時の流れを感じたのは勉強時間でした。以前はそれこそ体力のある年齢ですし、合格すれば人生が変わるかもしれないという強烈な意気込みも持っていたので、仕事で夜の2時や3時に帰ってきても執念で小一時間勉強したり、ほぼ毎日2時間勉強、土日は半日という、今から思うと良くやったと思える程でした。しかし今は……1時間も座って勉強してると腰が痛くなったり集中力も途切れ途切れになったり……何よりすぐに眠くなりました(笑)。また今回受けて合格しても何かが変わる訳でもありません。モチベーションの点でも比較にならない。

なかなか苦戦しましたが、勉強スタイルは気持ちの切り替えをして平日は1時間、後は土日に集中してやる事にしました。コロナ禍で外出しにくい環境が、かえって踏ん切りつかせたかもしれません(今年ブログ更新滞りがちなのもこれが理由でした。ブログ書いてるなら問題解いていたいと思うようになりました)。

 

事前の準備として模試も受けました。去年から在宅模試なんかがあると聞きましたが、現場での試験はそれこそ何十年ぶり、会場での模試を申し込みました。

そこで実務科目の点数が(笑ってしまいましたが)7点しか取れず、かなり動揺と焦りを感じました。

「しまった、やはり、教科免除で1科目か2科目にすれば良かったか?」と一瞬後悔しましたが、それで合格して何が嬉しいか?と気持ちを立て直し、残りの時間までの日数もペースを乱さずに過去問/0申を進めて行きました。

 

試験当日は緊張もせず取り組めましたが、受験された皆さんと同様、1科目から躓きました。かなり動揺し、2科目の難しさも捉える事もできなかったくらいです(笑)。帰る電車の中で「業法の基本通達読まないとわからん問題なんて通関士試験にいらんわ!」なんて大人気ない事を考えてました(笑)。

最後まで実務には少し不安が残る状態で試験に突入しましたがいつもやってる事の繰り返しで取り組み、普段と同じように仕事をしている気分で(笑)回答しました。

 

試験終わって1週間経ちましたが振り返ってみて、受けて良かったと思いました。私の周りの方で通関士の資格で仕事をされてる方で再チャレンジされてる方は見た事がありません。普通に考えて、通関士資格には更新制度もなく、再度合格しても特に(表に出るような)得るものもなく、あったとしてもそのかける時間と労力に見合うものは見当たらないと思う人が多いからだと思います。

今回受験された方で、もし合格を勝ち取られた方であれば……その時は今話した事が想像つくのではないでしょうか?

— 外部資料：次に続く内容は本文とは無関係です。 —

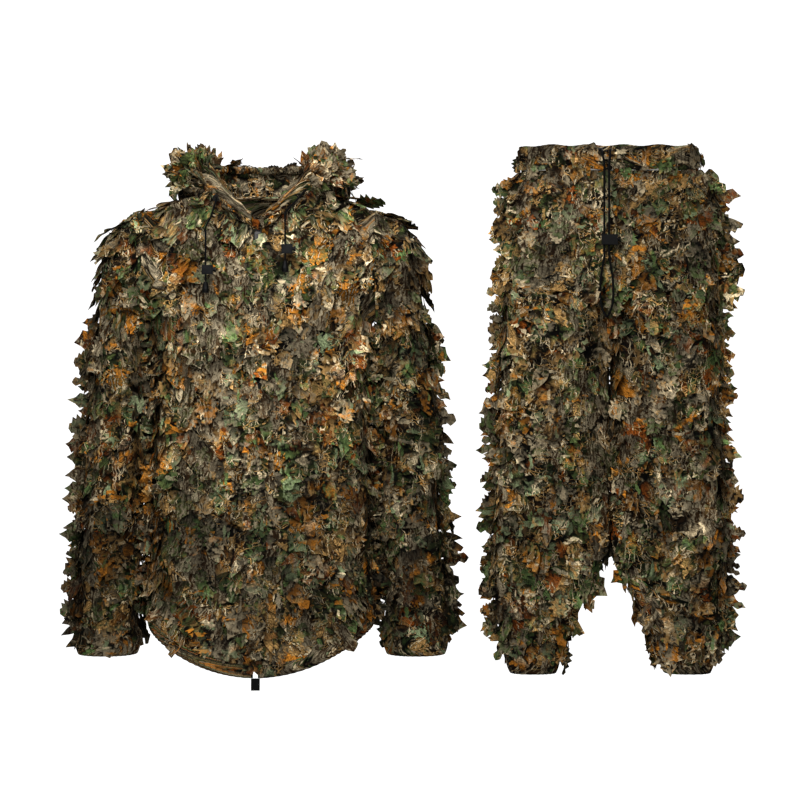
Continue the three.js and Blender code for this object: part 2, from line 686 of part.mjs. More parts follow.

そんな中で再度自分を追い込みここまで勉強した事は、まだまだ自分はやれるな、と自信を持つ事もできましたし、通関の仕事において気付きもいくつか得られたので良い体験ができたと思っています。

 

今回受験されて合格を勝ち取られる方。

これがゴールではありません。その仕事をしてみたい(全員ではないと思いますが)という想いでここまで努力をされてきたのだと思いますが、合格した時がスタートラインです。

これからは(顧客や会社に対しての)より良いアウトプット(成果)が求められます。そして周りには豊富な経験と知識の持ち主である先輩方がいる訳です。どうか頑張って下さい。

また日本の貿易振興の一端を担う人材になれるよういつまでも研鑽してほしいと思います。

 

最後に、関税協会の回答速報で自分の採点をしたのですが、業法、実務は基準を上回り、税法はちょうど6割でした。税関の回答が1問でも異なると不合格となりますが(笑)、そうなったとしても自分としては良くここまで点が取れたと満足してます。